** begin PROVIDED MATERIAL **
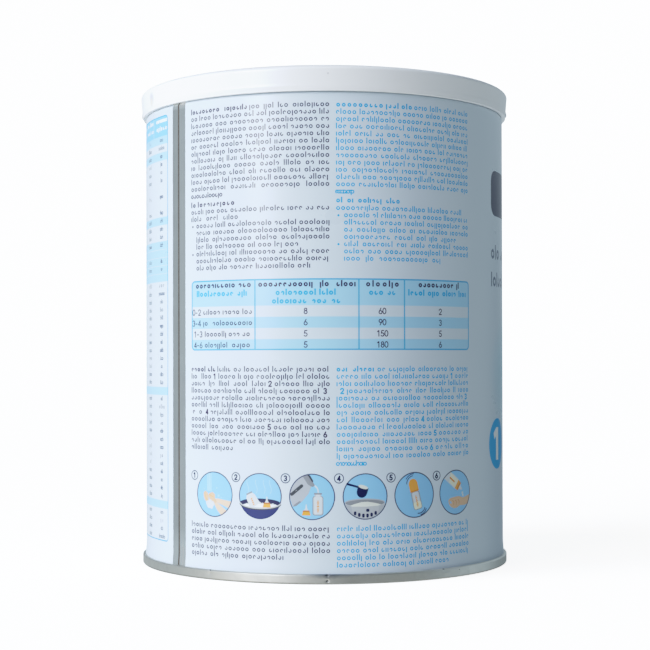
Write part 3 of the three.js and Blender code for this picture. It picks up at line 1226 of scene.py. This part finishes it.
def seam_shift(angle, radius, z):
    """Small knocks in the seam ring, and its slightly uneven rolling."""
    if radius < SEAM_R - 1.3 or z < 0.05:
        return 0.0, 0.0
    out = -0.03 + 0.015 * math.sin(11 * angle) + 0.012 * math.sin(29 * angle + 0.8)
    for arc, height, wide, tall, depth in SEAM_MARKS:
        out += dent(angle, z, arc, height, wide, tall, depth, SEAM_R)
    return out, 0.0


def bottom_seam():
    inner = SEAM_R - SEAM_WIDTH
    panel = 2.3
    sink = 3.7
    sink_r = inner - 2.4
    bead_r = 44.0
    profile = [(0, panel), (20, panel), (21, panel - 0.25), (23, panel - 0.25), (24, panel)]
    profile += [(bead_r - 3.2, panel), (bead_r - 2.4, panel - 0.45), (bead_r - 1.2, panel - 0.7)]
    profile += [(bead_r + 1.2, panel - 0.7), (bead_r + 2.4, panel - 0.45), (bead_r + 3.2, panel)]
    profile += [(sink_r - 1.6, panel), (sink_r - 0.9, panel + 0.4), (sink_r - 0.3, sink - 0.3)]
    profile += arc_points(sink_r + 0.8, sink - 0.6, 0.6, 150, 30, 6)
    profile += [(inner - 0.2, 1.4)]
    profile += arc_points(inner + 0.6, 0.6, 0.6, 180, 270, 5)
    profile += arc_points(SEAM_R - SEAM_ROUND, SEAM_ROUND, SEAM_ROUND, -90, 0, 12)
    profile += [(SEAM_R, SEAM_ROUND + (SEAM_H - 0.55 - SEAM_ROUND) * k / 11) for k in range(1, 11)]
    profile += arc_points(SEAM_R - 0.55, SEAM_H - 0.55, 0.55, 0, 90, 10)
    profile += [(WALL_R - 0.3, SEAM_H - 0.05), (inner, SEAM_H - 0.05), (inner - 0.3, sink + 0.5)]
    profile += [(sink_r, sink + 0.5), (sink_r - 1.2, panel + 0.6), (0, panel + 0.6)]
    ring = turned("seam_ring", profile, angles_round(540, SEAM_MARKS, SEAM_R), MATERIALS["seam"], seam_shift)
    # Faces in the deepest knocks take a dark material that is painted shade.
    ring.data.materials.append(MATERIALS["scuff"])
    for face in ring.data.polygons:
        x, y, z = (c / MM for c in face.center)
        arc = math.atan2(x, -y) * SEAM_R
        for at, height, wide, tall in SEAM_DENT_SHADES:
            if math.hypot(x, y) > SEAM_R - 1.2 and math.hypot((arc - at) / wide, (z - height) / tall) < 1:
                face.material_index = 1
    return ring


# The studio


def towards(azimuth, elevation):
    """The way to a place in the room, by degrees to the right of the camera and above the floor."""
    turn, rise = math.radians(azimuth), math.radians(elevation)
    return (math.sin(turn) * math.cos(rise), -math.cos(turn) * math.cos(rise), math.sin(rise))


def soft_light(name, azimuth, elevation, spread, strength, colour, glossy):
    """Even light from one part of the room. Where it isn't glossy it leaves no highlight."""
    data = bpy.data.lights.new(name, "SUN")
    data.angle = math.radians(spread)
    data.energy = strength
    data.color = colour
    lamp = bpy.data.objects.new(name, data)
    lamp.rotation_euler = Vector(towards(azimuth, elevation)).to_track_quat("Z", "Y").to_euler()
    lamp.visible_glossy = glossy
    bpy.context.scene.collection.objects.link(lamp)


def floor():
    mesh = bpy.data.meshes.new("floor")
    half, steps = 12.0, 12
    verts = [(-half + 2 * half * i / steps, -half + 2 * half * j / steps, 0)
             for j in range(steps + 1) for i in range(steps + 1)]
    row = steps + 1
    corners = [j * row + i for j in range(steps) for i in range(steps)]
    faces = [(k, k + 1, k + row + 1, k + row) for k in corners]
    mesh.from_pydata(verts, [], faces)
    material, shader = new_material("floor_paper", (0.85, 0.875, 0.895), 0.8, specular=0.0)
    shade = to_range(material, noise(material, 3, 2), 0.0, 1.0)
    paper = blend_colours(material, shade, (0.85, 0.875, 0.895), (0.845, 0.87, 0.89))
    link(material, paper, shader, "Base Color")
    shader.inputs["Emission Color"].default_value = (1, 1, 1, 1)
    shader.inputs["Emission Strength"].default_value = 1.6
    mesh.materials.append(material)
    piece = bpy.data.objects.new("floor", mesh)
    bpy.context.scene.collection.objects.link(piece)
    piece.visible_diffuse = False
    piece.visible_glossy = False
    piece.visible_shadow = False


def surroundings():
    """The room that lights and reflects in the tin. The camera itself sees an even backdrop."""
    world = bpy.data.worlds.new("studio")
    world.use_nodes = True
    nodes, links = world.node_tree.nodes, world.node_tree.links
    nodes.clear()
    place = nodes.new("ShaderNodeTexCoord")
    colour = None
    for way, start, end, paint in ROOM:
        amount = nodes.new("ShaderNodeVectorMath")
        amount.operation = "DOT_PRODUCT"
        amount.inputs[1].default_value = way
        links.new(place.outputs["Generated"], amount.inputs[0])
        ease = nodes.new("ShaderNodeMapRange")
        ease.interpolation_type = "SMOOTHSTEP"
        ease.inputs["From Min"].default_value = start
        ease.inputs["From Max"].default_value = end
        links.new(amount.outputs["Value"], ease.inputs["Value"])
        mix = nodes.new("ShaderNodeMix")
        mix.data_type = "RGBA"
        below, above = [i for i in mix.inputs if i.type == "RGBA"]
        if colour:
            links.new(colour, below)
        else:
            below.default_value = (*DIM_ROOM, 1)
        above.default_value = (*paint, 1)
        links.new(ease.outputs["Result"], mix.inputs["Factor"])
        colour = [o for o in mix.outputs if o.type == "RGBA"][0]
    room = nodes.new("ShaderNodeBackground")
    links.new(colour, room.inputs["Color"])
    seen = nodes.new("ShaderNodeBackground")
    seen.inputs["Color"].default_value = (*BACKDROP, 1)
    path = nodes.new("ShaderNodeLightPath")
    mix = nodes.new("ShaderNodeMixShader")
    output = nodes.new("ShaderNodeOutputWorld")
    links.new(path.outputs["Is Camera Ray"], mix.inputs["Fac"])
    links.new(room.outputs[0], mix.inputs[1])
    links.new(seen.outputs[0], mix.inputs[2])
    links.new(mix.outputs[0], output.inputs["Surface"])
    bpy.context.scene.world = world


def level(azimuth):
    return towards(azimuth, 0)


DIM_ROOM = (0.05, 0.065, 0.07)
# Areas of the room: the way each lies, how squarely a ray points there where it starts and where it is
# full, and its colour
ROOM = (
    (level(-125), 0.2, 0.9, (0.47, 0.55, 0.60)),
    (towards(132, 8), 0.2, 0.9, (0.46, 0.58, 0.66)),
    ((0, 0, 1), 0.35, 0.75, (0.30, 0.36, 0.40)),
    (towards(8, 42), 0.80, 0.93, (0.04, 0.05, 0.06)),
    (towards(142, -14), 0.90, 0.98, (0.04, 0.06, 0.08)),
    ((0, 0, -1), 0.25, 0.65, (1.00, 1.10, 1.10)),
    (towards(-50, -34), 0.78, 0.96, (1.25, 1.22, 1.08)),
    (towards(42, -14), 0.93, 0.985, (0.26, 0.28, 0.28)),
)
BACKDROP = (2.5, 2.6, 2.7)


KEY_COLOUR = (1.0, 1.06, 1.18)


def lights():
    soft_light("key_front", -40, 14, 21, 1.58, KEY_COLOUR, glossy=True)
    soft_light("key_side", -69, 20, 34, 4.85, KEY_COLOUR, glossy=False)
    soft_light("high_glow", -36, 40, 40, 0.45, KEY_COLOUR, glossy=True)


# How the photograph's own exposure turns light into brightness, easing off to white
RESPONSE_WHITE = 3.0
RESPONSE = (
    (0.08, 0.092), (0.2, 0.213), (0.4, 0.381), (0.65, 0.542), (0.95, 0.680), (1.3, 0.790),
    (1.6, 0.868), (1.8, 0.925), (2.1, 0.958), (2.45, 0.985),
)


def camera_response():
    view = bpy.context.scene.view_settings
    view.view_transform = "Standard"
    view.use_curve_mapping = True
    mapping = view.curve_mapping
    mapping.white_level = (RESPONSE_WHITE, RESPONSE_WHITE, RESPONSE_WHITE)
    for light, brightness in RESPONSE:
        mapping.curves[3].points.new(light / RESPONSE_WHITE, brightness)
    mapping.update()


# The camera, fitted to the photograph's curves

CAMERA_FROM_AXIS = 550.2
CAMERA_Z = 70.7
CAMERA_TILT_UP = 0.36
CAMERA_ROLL = 0.12
FOCAL_PX = 1532.0
CENTRE_PX = (324.5, 351.9)
FRAME_PX = 650
SENSOR = 36.0


def camera():
    data = bpy.data.cameras.new("camera")
    data.sensor_width = SENSOR
    data.lens = FOCAL_PX / FRAME_PX * SENSOR
    data.shift_x = (FRAME_PX / 2 - CENTRE_PX[0]) / FRAME_PX
    data.shift_y = (CENTRE_PX[1] - FRAME_PX / 2) / FRAME_PX
    data.clip_start = 0.01
    piece = bpy.data.objects.new("camera", data)
    piece.location = (0, -CAMERA_FROM_AXIS * MM, CAMERA_Z * MM)
    piece.rotation_euler = (math.radians(90 + CAMERA_TILT_UP), math.radians(CAMERA_ROLL), 0)
    bpy.context.scene.collection.objects.link(piece)
    bpy.context.scene.camera = piece


MATERIALS = {name: lacquered_ink("print_" + name, INKS[name]) for name in INKS if name != "ground"}
MATERIALS["ground"] = ground_ink()
MATERIALS["bare_steel"] = bare_steel("bare_steel", (0.70, 0.735, 0.745))
# The same bare steel painted lighter for the band right of the weld: a painted reflection.
MATERIALS["bare_steel_painted_lighter"] = bare_steel("bare_steel_painted_lighter", (0.79, 0.83, 0.84))
MATERIALS["weld_line"] = weld_line()
MATERIALS["seam"] = seam_steel()
MATERIALS["scuff"] = scuffed_steel()
MATERIALS["lid"] = lid_plastic()

PIECES = (
    (printed_wall, "tin_body", "printed_tinplate"),
    (bottom_seam, "bottom_end", "bare_tinplate"),
    (lid, "lid", "lid_plastic"),
)
for make, node, slot in PIECES:
    piece = make()
    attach(piece, "root")
    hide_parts(node)

camera()
floor()
surroundings()
lights()
camera_response()
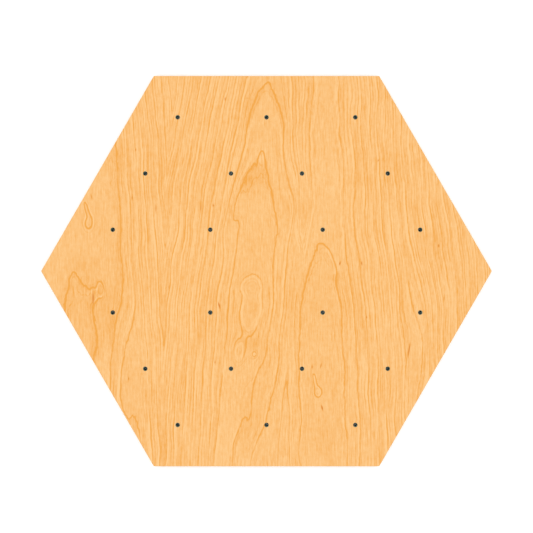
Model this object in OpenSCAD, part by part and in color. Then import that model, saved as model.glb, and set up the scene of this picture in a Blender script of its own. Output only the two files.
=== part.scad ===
// Hexagonal plywood game board with a tee nut pressed into every peg hole.
// Nine sheets of wood are glued face to face, and the board lies on the back one. The origin is
// the middle of the back face, two corners point along X and the grain of the face runs along Y.

/* [Board] */
// Width of the hexagon between two parallel edges
across_flats = 660; // [600:10:900]
// Thickness of the finished panel
board_t = 12; // [12:0.5:18]
// Thickness of the face veneer and of the back veneer
veneer_t = 1.3; // [1.3:0.1:1.6]

/* [Peg holes] */
// Distance from the edge of the board to the outer ring of holes
edge_inset = 70; // [50:1:90]
// Distance from the middle line to the first row of holes
first_row_y = 70; // [50:1:90]
// Half distance between the two inner holes of a first row
first_row_x = 95; // [80:1:120]
// Half distance between the two inner holes of a second row
second_row_x = 60; // [40:1:100]

/* [Tee nuts] */
// Diameter of the threaded bore
bore_d = 5; // [4.2:0.1:5.4]
// Outer diameter of the barrel
barrel_d = 7.5; // [7:0.1:8.5]
// Diameter of the flange
flange_d = 19; // [17:0.5:22]
// Thickness of the stamped steel
steel_t = 1.2; // [1:0.1:1.2]
// Height of the prongs above the flange
prong_h = 6; // [4:0.5:7]
// Width of a prong where it leaves the flange
prong_w = 4.8; // [3:0.1:5.5]
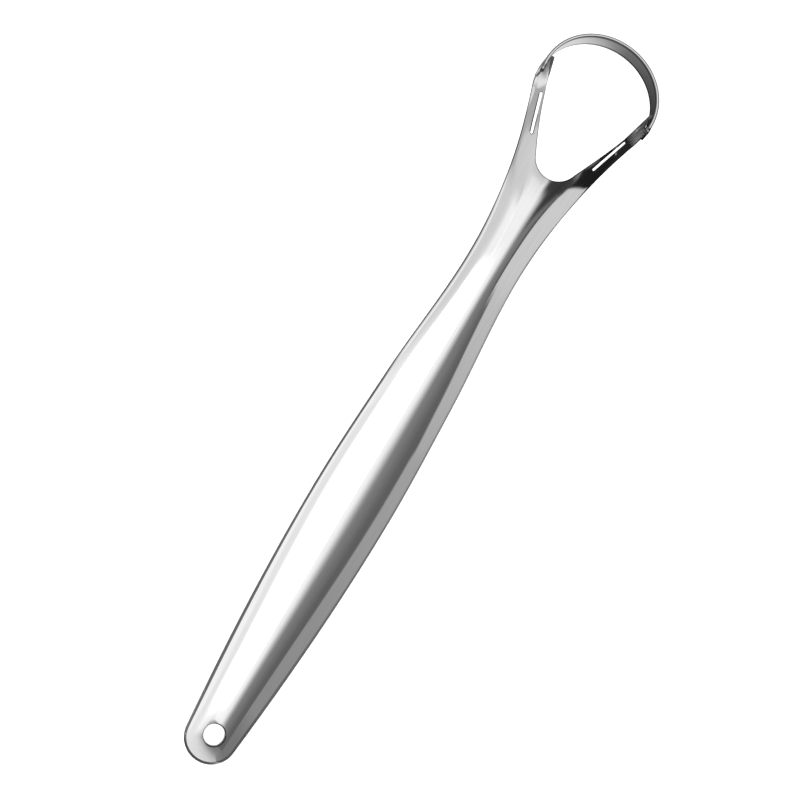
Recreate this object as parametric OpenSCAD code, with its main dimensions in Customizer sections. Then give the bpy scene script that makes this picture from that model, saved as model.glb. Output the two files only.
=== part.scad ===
// Tongue scraper: a pressed steel handle that forks into two arms, and a scraping band on edge.
// +Y runs from the tail to the band and +Z is the domed face. The tool lies as it rests on a table.
// The origin is the middle of the hang hole. Sizes are in millimetres.
// Places along the handle are measured from its tail end.

/* [Handle] */
// Length over all, from the tail end to the front of the band
overall_length = 155; // [140:1:180]
// Thickness of the pressed sheet
sheet_t = 0.6; // [0.5:0.05:0.9]
// Radius of the round tail end
tail_r = 5.1; // [4.6:0.1:6]
// Place of the grip's widest point
grip_at = 55.8; // [45:0.2:65]
// Width of the grip at its widest
grip_width = 15.7; // [13:0.1:18]
// Place of the neck's narrowest point, back from the bottom of the opening
neck_back = 19.2; // [15:0.2:24]
// Width of the neck at its narrowest
neck_width = 10.6; // [9:0.1:12]
// Width where the fork starts, just behind the opening
fork_width = 13.9; // [13:0.1:15]

/* [Crown] */
// Height of the domed face over its rim at the tail
tail_crown = 2.3; // [1.6:0.1:3]
// Height of the domed face over its rim at the grip
grip_crown = 3.4; // [2.4:0.1:4.4]
// Height of the domed face over its rim at the neck
neck_crown = 2.8; // [2:0.1:3.6]
// Height of the domed face over its rim where the fork starts
fork_crown = 2.2; // [1.6:0.1:2.8]

/* [Hang hole] */
// Diameter of the hang hole
hole_d = 4.2; // [3:0.1:5]
// Place of the hang hole
hole_at = 5.75; // [5:0.05:8]

/* [Fork] */
// Length of the opening behind the shoulders
fork_length = 16.8; // [15.6:0.2:18]
// Radius of the opening's round bottom
opening_r = 4.35; // [4:0.05:4.8]
// Slope of the opening's sides beside its round bottom, in degrees from the handle's line
opening_angle = 24.4; // [22:0.1:26]
// Width of an arm half way, seen from above
arm_mid_width = 2.95; // [2.7:0.05:3.2]
// Width of an arm where its tip starts, seen from above
arm_tip_width = 2.45; // [2.3:0.05:2.7]
// Rise from the outer to the inner edge of an arm half way
arm_mid_rise = 1.75; // [1.5:0.05:2]
// Rise from the outer to the inner edge of an arm where its tip starts
arm_tip_rise = 3.6; // [3.2:0.05:3.9]
// Drop of an arm's outer edge below the handle's rim half way
arm_mid_drop = 0.9; // [0.6:0.05:1.2]
// Drop of an arm's outer edge below the handle's rim where its tip starts
arm_tip_drop = 1.4; // [1.2:0.05:1.6]
// Distance from the start of the bent tip to the shoulders
tip_back = 3.2; // [2.9:0.05:3.6]

/* [Slots] */
// Width of the slot in each arm
slot_w = 0.5; // [0.4:0.05:0.6]
// Length of a slot between the centres of its round ends
slot_length = 7.5; // [5:0.1:8]
// Distance from the opening's edge to the slot's centre, at its end near the handle
slot_root_inset = 1.25; // [1.1:0.05:1.4]
// Distance from the opening's edge to the slot's centre, at its end near the tip
slot_tip_inset = 0.6; // [0.55:0.01:0.7]

/* [Scraping band] */
// Outer diameter of the band's half circle
band_d = 23.5; // [22.5:0.1:25]
// Width of the strip, which stands on edge
band_w = 4; // [3.6:0.1:4.6]
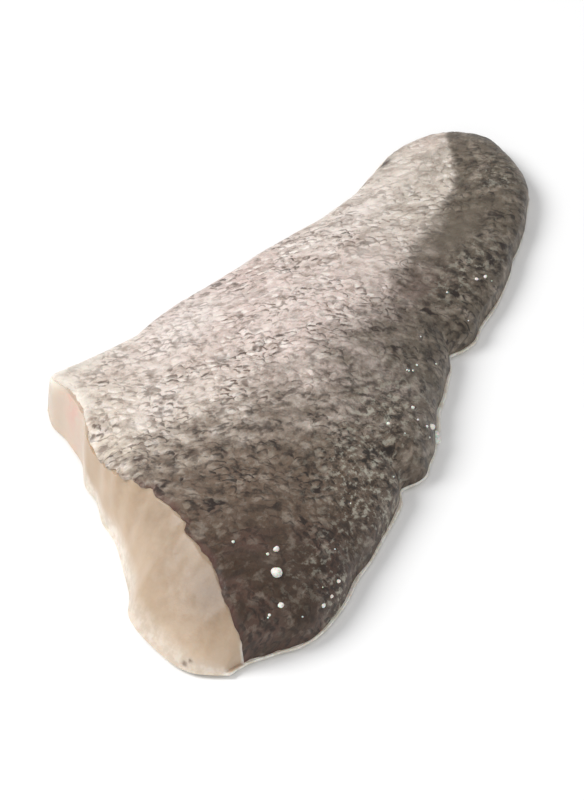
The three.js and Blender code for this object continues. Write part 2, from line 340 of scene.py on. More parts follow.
def cut_face(share, t):
    start = skin_start(t)
    top = over_rim(start, t, flesh_top(start, t))
    roll = lerp(CUT_ROUNDING, LIP_ROUNDING, step(t, *LIP_ROUNDS))
    rise = (1 - (1 - share) ** roll) ** (1 / roll)
    flakes = FLAKE_RELIEF * np.sin(FLAKE_PITCH * t + FLAKE_LEAN * share) * np.sin(math.pi * share)
    return lerp(CUT_RIM_HEIGHT, top, rise) + flakes


def from_edges(s, t):
    """Millimetres to the nearest edge of the plan."""
    return np.minimum(np.minimum(t, 1 - t) * width_at(s), np.minimum(s, 1 - s) * length_at(t))


def underside(s, t):
    inwards = np.clip(from_edges(s, t) / UNDERCUT_REACH, 0, 1)
    eased = EDGE_UNDERCUT * (1 - inwards) ** 2
    off = (t - SEAM_AT) * width_at(s) / GROOVE_HALF_WIDTH
    along = step(s, *SEAM_STARTS) * (1 - step(s, *SEAM_ENDS))
    seam = np.where(np.abs(off) < 1, GROOVE_DEPTH * along * np.cos(off * math.pi / 2) ** 2, 0)
    return eased + seam


# ---- making meshes ----
def deselect_all():
    bpy.ops.object.select_all(action="DESELECT")


def pick(piece):
    deselect_all()
    bpy.context.view_layer.objects.active = piece
    piece.select_set(True)


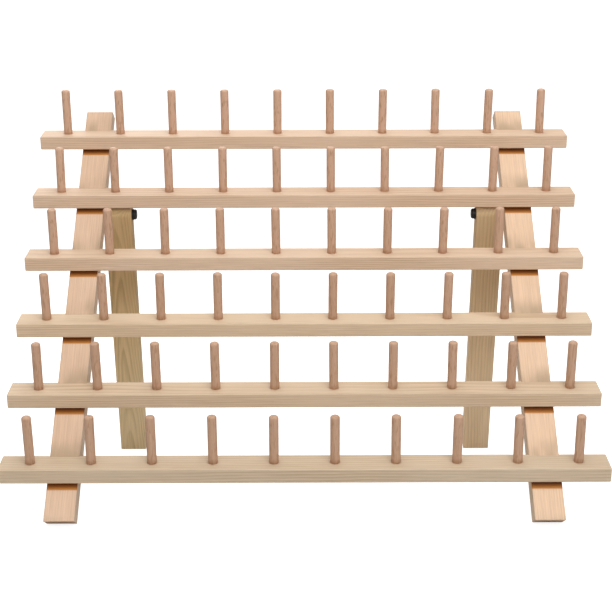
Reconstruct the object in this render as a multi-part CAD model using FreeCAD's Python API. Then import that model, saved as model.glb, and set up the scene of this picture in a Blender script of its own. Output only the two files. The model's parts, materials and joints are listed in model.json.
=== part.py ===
import FreeCAD, Part
import math
import os

# Free-standing spool rack: two uprights lean back, six slanted rails carry the pegs,
# and two rear legs swing on side screws just under the second rail from the top.
# Millimetres. X runs along the rails, Y points to the back, Z is up.
# The origin is on the table, under the middle of the whole stand.

# Pegs
peg_pitch = 40.0
pegs_per_rail = 10
peg_diameter = 6.3
peg_standing_height = 34.0
peg_hole_depth = 7.0
peg_tenon_diameter = 5.0
peg_shoulder_gap = 0.1
peg_tip_round = 2.2
peg_glue_gap = 0.03
peg_end_gap = 0.2

# Rails
rail_count = 6
rail_length = peg_pitch * pegs_per_rail
rail_depth = 21.0
rail_height = 10.0
rail_spacing = 56.0
rail_edge_round = 0.8
rail_back_overlap = 2.5
rail_glue_gap = 0.03

# Uprights
upright_width = 20.0
upright_thickness = 13.0
upright_centre_x = 158.5
upright_below_rail = 46.0
upright_above_rail = 19.0
upright_end_slant = 18.0
upright_edge_round = 0.6

# Angles, in degrees
lean_angle = 40.0
rail_to_upright_angle = 54.0
leg_spread_angle = 60.0

# Legs
leg_width = 20.0
leg_thickness = 13.0
leg_side_gap = 0.5
leg_stop_gap = 0.35
leg_edge_round = 0.6

# Pivot screws and washers
pivot_diameter = 5.0
pivot_leg_clearance = 0.06
pivot_upright_clearance = 0.02
pivot_grip = 14.0
pivot_head_diameter = 7.6
pivot_head_height = 2.4
pivot_head_round = 1.2
pivot_slot_width = 1.2
pivot_slot_depth = 0.45
pivot_depth = 7.0
washer_diameter = 8.4
washer_thickness = 0.8
washer_side_gap = 0.3
seat_gap = 0.02

# Screws that hold the rails from behind
rail_screw_diameter = 3.0
rail_screw_head_diameter = 6.0
rail_screw_length = 16.0
rail_screw_tip_length = 3.0
rail_screw_tip_radius = 0.3
rail_screw_clearance = 0.02

lean = math.radians(lean_angle)
rail_angle = math.radians(rail_to_upright_angle)
rail_tilt = rail_angle - lean
leg_angle = math.radians(leg_spread_angle) - lean
slant_rise = upright_thickness * math.tan(math.radians(upright_end_slant))
upright_length = upright_below_rail + rail_spacing * (rail_count - 1) + upright_above_rail

# Unit directions
x_dir = FreeCAD.Vector(1, 0, 0)
upright_up = FreeCAD.Vector(0, math.sin(lean), math.cos(lean))
upright_back = FreeCAD.Vector(0, math.cos(lean), -math.sin(lean))
rail_back = FreeCAD.Vector(0, math.cos(rail_tilt), math.sin(rail_tilt))
rail_up = FreeCAD.Vector(0, -math.sin(rail_tilt), math.cos(rail_tilt))
leg_down = FreeCAD.Vector(0, math.sin(leg_angle), -math.cos(leg_angle))
leg_front = FreeCAD.Vector(0, -math.cos(leg_angle), -math.sin(leg_angle))

# Pivot of the legs, placed so that the leg top just clears the rail above it.
pivot_row = 2
leg_half = leg_thickness / 2.0
pivot_drop = leg_half + leg_stop_gap + rail_height
pivot_along = (
    upright_below_rail
    + rail_spacing * (rail_count - pivot_row)
    - (pivot_drop - pivot_depth * math.sin(rail_angle)) / math.cos(rail_angle)
)
pivot_offset = upright_up * pivot_along + upright_back * pivot_depth

# The uprights rest on their back lower edges and the legs on their front lower edges.
front_bottom_z = upright_thickness * math.sin(lean) - slant_rise * math.cos(lean)
pivot_z = front_bottom_z + pivot_offset.z
leg_length = (pivot_z + leg_half * leg_front.z) / -leg_down.z
stand_depth = pivot_offset.y + leg_down.y * leg_length - leg_front.y * leg_half
front_bottom = FreeCAD.Vector(0, -stand_depth / 2.0, front_bottom_z)
pivot = front_bottom + pivot_offset


def on_upright(along, behind, x=0.0):
    """Point at a height along the uprights and a depth behind their front faces."""
    return front_bottom + upright_up * along + upright_back * behind + x_dir * x


def rail_corner(row):
    """Where the top face of a rail meets the front faces of the uprights."""
    return on_upright(upright_below_rail + rail_spacing * (rail_count - row), 0.0)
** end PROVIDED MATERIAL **
EXERCISE REQUIREMENTS:
The lines from the start of the entries above through the line containing "return out, 0.0" are the ones to return, please; copy them exactly and include both ends.

ANSWER BELOW:
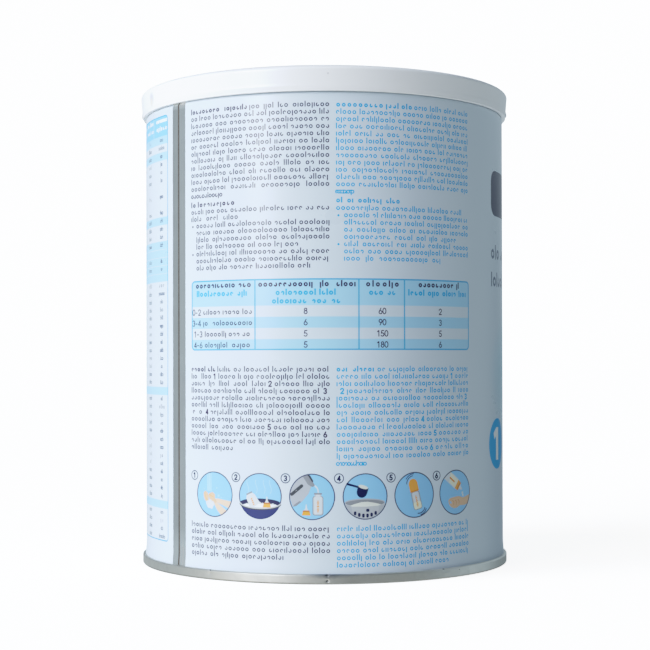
Write part 3 of the three.js and Blender code for this picture. It picks up at line 1226 of scene.py. This part finishes it.
def seam_shift(angle, radius, z):
    """Small knocks in the seam ring, and its slightly uneven rolling."""
    if radius < SEAM_R - 1.3 or z < 0.05:
        return 0.0, 0.0
    out = -0.03 + 0.015 * math.sin(11 * angle) + 0.012 * math.sin(29 * angle + 0.8)
    for arc, height, wide, tall, depth in SEAM_MARKS:
        out += dent(angle, z, arc, height, wide, tall, depth, SEAM_R)
    return out, 0.0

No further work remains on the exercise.